Every response carries a presentation_disclosure block: a machine-readable assertion that the matching engine applied no commercial weighting, that the within-band ordering is randomised under a documented fairness policy, and that ATAH itself does not recommend or endorse individual professionals. AI platforms that reorder ATAH's response downstream MUST preserve this disclosure when surfacing results to users. The non-recommendation framing is part of the contract, not a marketing claim.

Verified candidates with provenance

Each candidate returned through ATAH includes the standard professional record fields plus a parallel provenance map. The provenance map shows, for each field, where the data came from, when it was last verified, and against which authoritative source.

A lawyer's licence status comes from their state bar; an insurance agent's appointment and licence status from state insurance department records and NIPR; board certifications from the relevant board; professional body memberships from those bodies; review-derived signals from review platforms ATAH has approved; availability and self-declared specialisms from the professional's own attestations. Each is tagged separately with verification status: registry-verified, partner-verified, VC-verified, or self-declared. Nothing is collapsed into an opaque trust score.

This gives platforms a defensible basis for the candidates surfaced — rooted in authoritative sources rather than scraped signals.

Two protocol components

Component 1 — Discovery. The query interface. AI agents pass declared need (matter type, jurisdiction, urgency, intent), a structured consent receipt, and a request_intent (self or on_behalf_of_client). The response is a candidate set with provenance and the presentation disclosure.

Component 2 — End-user handoff. The lifecycle for the end-user-self case (an individual or a business acting on its own behalf). AI agents choose one of three flow variants based on the category and user preference: off_protocol (Discovery only, no further ATAH mediation), contact_share (single-stage vault-mediated contact share), or full_lifecycle (Stage 1 appetite check, Stage 2 pre-handoff check, Stage 3 vault-mediated contact release with crypto-erasure on retrieval).

The professional-on-behalf-of-client case is served by Component 1 (Discovery) alone with request_intent: 'on_behalf_of_client'. ATAH does not deliver client contact details based on professional attestation.

Implementing ATAH

ATAH defines two transport bindings: MCP (Model Context Protocol) for agent-native integrations, and REST for platforms preferring a conventional HTTP API. Both bindings expose the same core protocol objects — Discovery queries, professional records with provenance, handoff lifecycle states, consent receipts, audit events, decision explanations.

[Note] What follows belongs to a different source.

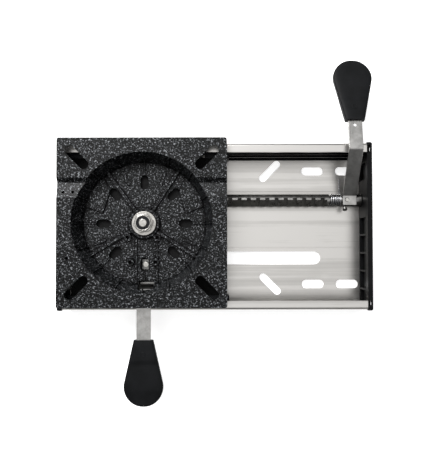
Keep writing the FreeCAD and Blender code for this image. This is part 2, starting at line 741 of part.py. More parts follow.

The protocol is royalty-free to implement. The reference MCP endpoint will be free to query when operational. Authentication is required (OAuth 2.1) but there is no per-query fee, no licensing fee, and no commercial gate on protocol access at the platform layer.

POST /v1/query
Authorization: Bearer {oauth_token}
Content-Type: application/json

{
  "criteria": {
    "category": "insurance-agent",
    "specialism": "personal-auto",
    "location": "US-TX-AUS"
  },
  "request_intent": "self",
  "limit": 10
}

Full schemas, OpenAPI 3.1 contract, MCP tool definitions, and conformance requirements are published in the specification.

MCP and REST bindings

MCP binding

For agent-native platforms, ATAH exposes 14 MCP tools covering Discovery, handoff initiation, status checks, stage submissions, consent receipt management, withdrawal, and notification channel verification. Each tool declares its permitted_authority_bases so AI platforms can enforce authority discipline at the integration layer.

REST binding

For platforms preferring HTTP, ATAH defines a REST API with a broader surface than MCP — including end-user-facing, professional, partner, verifier, and admin endpoints. OAuth 2.1 authentication, JSON request and response, OpenAPI 3.1 contract published in the specification.